Flame Investigations of Refrigerants under Microgravity - Safety Assessment for Fire

experiment acronym: FIRE-SAFE

funding agency: ESA

grant number: CORA - Program

performing organization:

Institute for Combustion Technology, RWTH Aachen University, Germany

prime investigator:

Dr. Joachim L. Beeckmann

experiment objective


Because of their high global warming potential (GWP), hydrofluorocarbon refrigerants (HFCs) are now systematically phased out. Replacements with low GWP exist, but give rise to safety hazards as they are mildly flammable.

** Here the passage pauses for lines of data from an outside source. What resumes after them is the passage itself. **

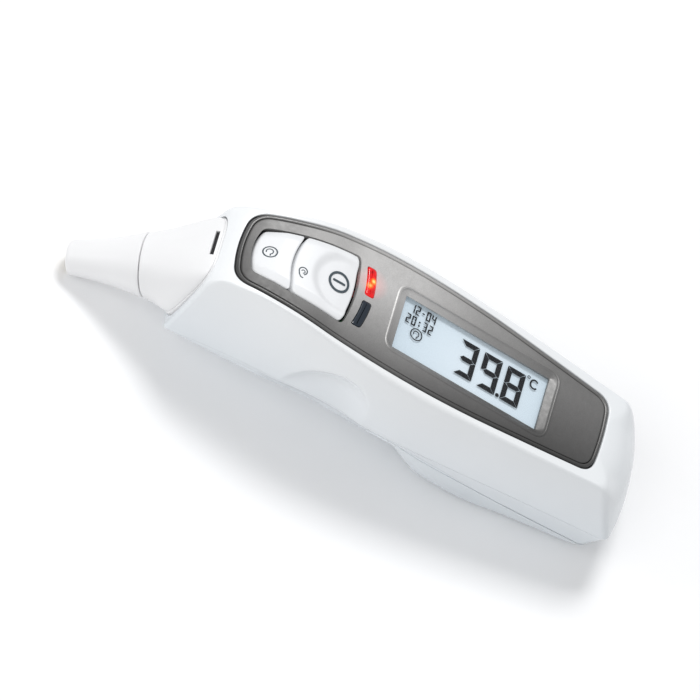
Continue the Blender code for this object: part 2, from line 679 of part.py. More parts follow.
def sensor_ribbon():
    """Flat flexible lead from the sensor board up through the nose to the front of the main board."""
    route = [along_probe(2.6), along_probe(0.6) + PROBE_UP * 0.6]
    route += [Vector((x, 0, z)) for x, z in ((-66.0, -23.5), (-60.5, -15.0), (-57.0, -11.2), (-54.7, -9.1))]
    steps = np.linspace(0, len(route) - 1, 16)
    knots = np.arange(len(route))
    centre = np.array([[along(list(zip(knots, [p[k] for p in route])), s) for k in (0, 2)] for s in steps])
    slope = np.gradient(centre, axis=0)
    normal = np.column_stack([-slope[:, 1], slope[:, 0]]) / np.linalg.norm(slope, axis=1, keepdims=True) * 0.2
    loops = []
    for (x, z), (nx, nz) in zip(centre, normal):
        corners = ((1, -2.5), (1, 2.5), (-1, 2.5), (-1, -2.5))
        loops.append(np.array([(x + sx * nx, y, z + sx * nz) for sx, y in corners]))
    faces = ring_faces(4, len(loops), False) + [(0, 1, 2, 3), tuple(len(loops) * 4 - k for k in (1, 2, 3, 4))]
    mesh_object("sensor_ribbon", (np.vstack(loops), faces), RIBBON_AMBER)


def coil(name, start, length, r0, r1, turns, wire, finish):
    """Conical compression spring as one tube along a helix."""
    steps = turns * 12
    sides = 6
    rings = []
    for k in range(steps + 1):
        t = k / steps
        a = 2 * math.pi * turns * t
        r = r0 + (r1 - r0) * t
        out = np.array([0, math.cos(a), math.sin(a)])
        centre = np.array(start) + np.array([length * t, 0, 0]) + out * r
        angles = np.linspace(0, 2 * np.pi, sides, endpoint=False)
        side = np.array([1, 0, 0])
        rings.append(np.array([centre + wire * (math.cos(b) * out + math.sin(b) * side) for b in angles]))
    faces = ring_faces(sides, len(rings), False)
    faces += [tuple(range(sides)), tuple(range(len(rings) * sides - 1, (len(rings) - 1) * sides - 1, -1))]
    mesh_object(name, (np.vstack(rings), faces), finish)


def power():
    """Two AAA cells lying head to tail in the tray, each between a spring and a contact plate."""
    profile = [(0, 4.2), (0.3, CELL_RADIUS), (CELL_LENGTH - 0.3, CELL_RADIUS), (CELL_LENGTH, 4.2)]
    profile += [(CELL_LENGTH, 1.9), (CELL_LENGTH + CELL_NUB, 1.9)]
    plate_half = 2.2
    for name, x, side, way in (("a", CELL_A_START, -1, 1), ("b", CELL_B_START, 1, -1)):
        y = side * CELL_Y
        turned(f"battery_{name}", profile, (x, y, CELL_Z), (way, 0, 0), CELL_LABEL, 24)
        wall = TRAY_FRONT if way > 0 else TRAY_TAIL
        far_wall = TRAY_TAIL if way > 0 else TRAY_FRONT
        spring_length = abs(x - wall) - 0.9
        spring_start = (wall + way * 0.5, y, CELL_Z)
        coil(f"battery_spring_{name}", spring_start, way * spring_length, 3.2, 2.2, 2, 0.3, STEEL)
        ends = sorted((far_wall - way * 0.1, far_wall - way * 0.4))
        box(
            f"contact_plate_{name}", (ends[0], y - plate_half, CELL_Z - plate_half),
            (ends[1], y + plate_half, CELL_Z + plate_half), STEEL,
        )


def battery_tray():
    """Roof and end walls that hold the cells, open below for the battery cover."""
    tray = box("battery_tray", (TRAY_FRONT - 1.2, -11.9, -16.5), (TRAY_TAIL, 11.9, -13.5), PLASTIC_BLACK)
    hollow = helper_box("tray_hollow", (TRAY_FRONT, -11.1, -30), (TRAY_TAIL, 11.1, -14.5))
    for name, low, high, reach in (
        ("tray_front_wall", TRAY_FRONT - 1.2, TRAY_FRONT + 0.1, 10.0),
        ("tray_tail_wall", TRAY_TAIL - 0.1, TRAY_TAIL + 0.6, 9.4),
    ):
        cut(tray, helper_box(name, (low, -reach, -21.6), (high, reach, -13.9)), "UNION")
    cut(tray, hollow)


def screws():
    for k, (x, y) in enumerate(((-46, -9.5), (-46, 9.5), (-12, -12.5), (-12, 12.5)), 1):
        profile = [(0, 1.9), (1.2, 1.9), (1.2, 0.9), (9.0, 0.9), (10.0, 0.2)]
        z = float(along(EDGE_HEIGHT, x))
        turned(f"casing_screw_{k}", profile, (x, y, z + 0.2), (0, 0, 1), STEEL, 16)


# ---------------------------------------------------------------- build

clear_scene()

body_frame = bpy.data.objects.new("body_frame", None)
bpy.context.scene.collection.objects.link(body_frame)
body_frame.rotation_euler = (0.0, REST_TILT, 0.0)
body_frame.location = (MIDDLE_SHIFT * MM, 0.0, -FLOOR_AT_ORIGIN * math.cos(REST_TILT) * MM)

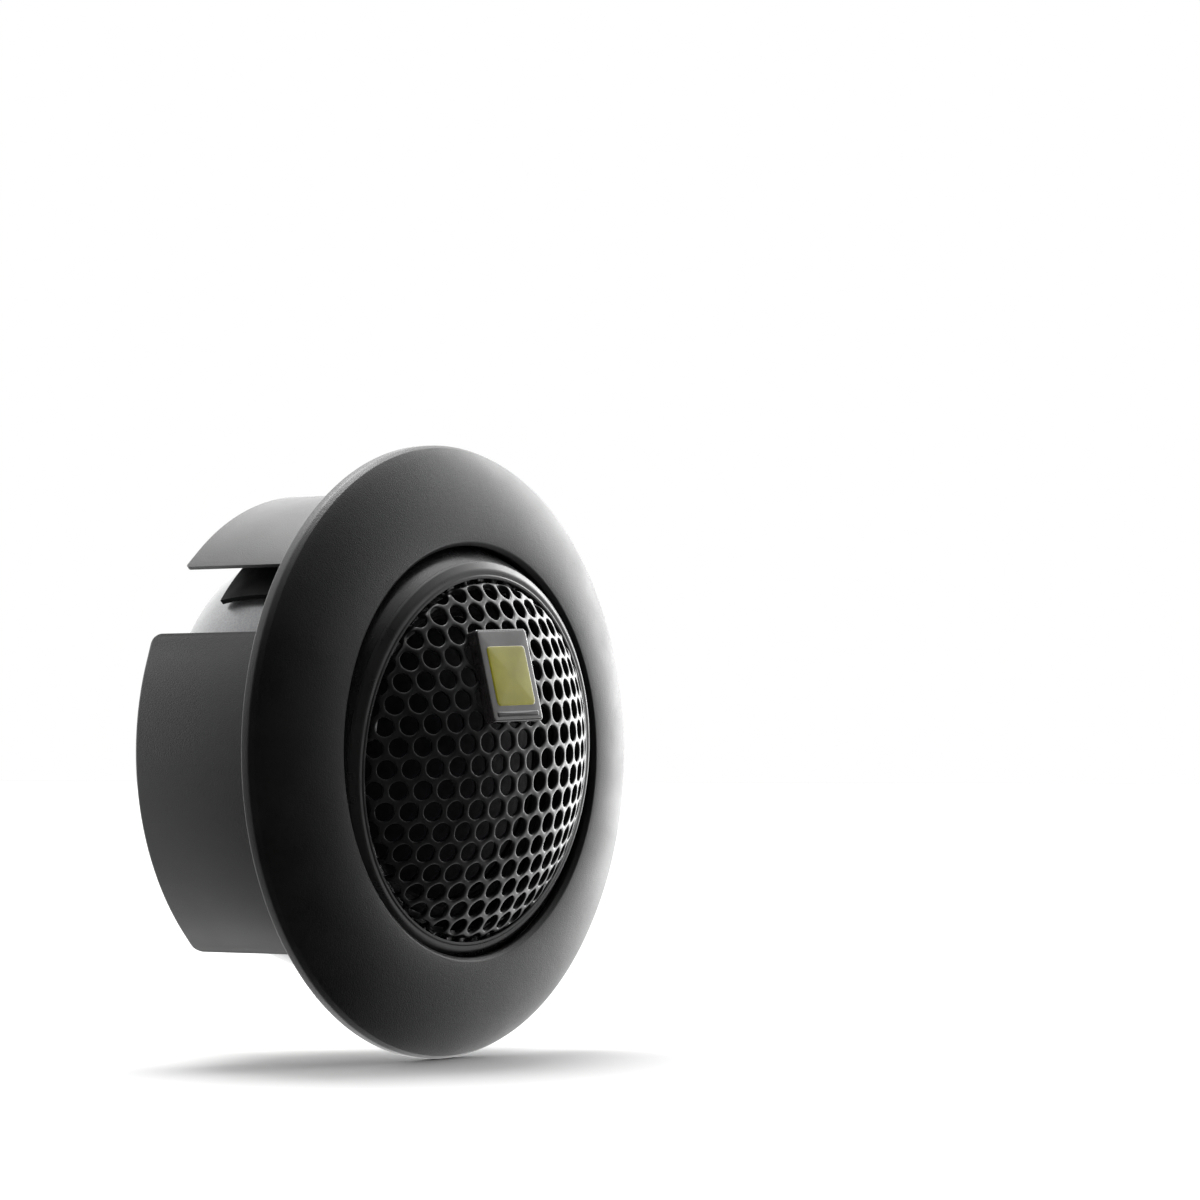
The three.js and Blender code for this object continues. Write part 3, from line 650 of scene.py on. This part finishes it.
def perforated_sheet():
    """Rows of six-sided cells, each a ring of quads between its edge and a round hole. The web between
    holes is nearly flat, its height falling off as one less the cube root of one less the cubed share
    of the way from the cell's edge to the hole's, and the holes widen slightly towards the back. Sides
    that no second cell shares are closed by a wall. Points that cells share are merged later."""
    sides, crown = 24, 0.13
    cu, cv = cell_centres()
    angle = np.arange(sides) * 2 * math.pi / sides + math.pi / 6
    edge = (HOLE_PITCH / 2) / np.cos((angle + math.pi / 6) % (math.pi / 3) - math.pi / 6)
    angle, edge = angle[None] + LATTICE_TURN, edge[None]
    rings = [(f, crown * (1 - (1 - f**3) ** (1 / 3))) for f in (0.0, 0.3, 0.55, 0.75, 0.9, 0.98, 1.0)]
    rings += [(0.8, GRILLE_SHEET - 0.08), (0.6, GRILLE_SHEET), (0.0, GRILLE_SHEET)]
    layers = []
    for share, depth in rings:
        radius = edge + share * (HOLE_RADIUS - edge)
        u, v = cu + radius * np.cos(angle), cv + radius * np.sin(angle)
        layers.append(sheet_point(u, v, depth + 0 * u))
    points = np.stack(layers, 1)
    cells, per_cell = len(points), len(rings) * sides
    quads = grid_faces(len(rings), sides, False, True)
    faces = (quads[None] + (np.arange(cells) * per_cell)[:, None, None]).reshape(-1, 4)
    cell, side = np.nonzero(open_sides(points[:, 0]))
    first = cell * per_cell
    last, after = first + per_cell - sides, (side + 1) % sides
    walls = np.stack([first + side, last + side, last + after, first + after], -1)
    return points.reshape(-1, 3), np.concatenate([faces, walls])


sheet_points, sheet_faces = perforated_sheet()
grille = make_object("grille_perforated", on_ball(sheet_points), sheet_faces, 50, weld=4e-3)
finish_piece(grille, "capsule", grille_paint, "grille_steel", "grille")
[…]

The assessment of the safety hazards of such fluids is typically based on their laminar burning velocities, which are typically below 10 cm/s. Flames propagating at this speed are sensitive to gravity-induced buoyancy. Hence, challenging to measure. Buoyancy effects have to be carefully assessed by comparing representative burning velocity measurements with and without gravitational forces. The flame propagation is recorded by high speed Schlieren visualization. The aim is to correct buoyancy in slow-burning flames by correction models. As an outcome of this study, innovative post- processing methods for buoyancy affected flames will be developed. First, highly diluted hydrogen or CH4 flames, near the flammability limits, will be investigated. Hydrogen and methane are widely used in fuel cells, and their safe handling at microgravity (μg) is of interest for space missions. Subsequently, the laminar burning velocity of two representative refrigerants, difluoromethane (R-32: CH2F2) and 2,3,3,3-Tetrafluoropropene (R-1234yf: C3H2F4) will be experimentally studied at μg. These refrigerants are currently studied by the proposing coordinator under earth gravity conditions together with the National Institute for Standards and Technology (NIST), U.S.A. At last, besides investigating R-32 and R-1234yf, the combustion behaviour of ammonia is investigated together with the CNRS-ICARE, France. Ammonia is seen as an alternative refrigerant and also as a potential fuel for alternative combustion concepts. Due to its low propagation speeds, μg measurements are required to provide valuable data for kinetic modelling.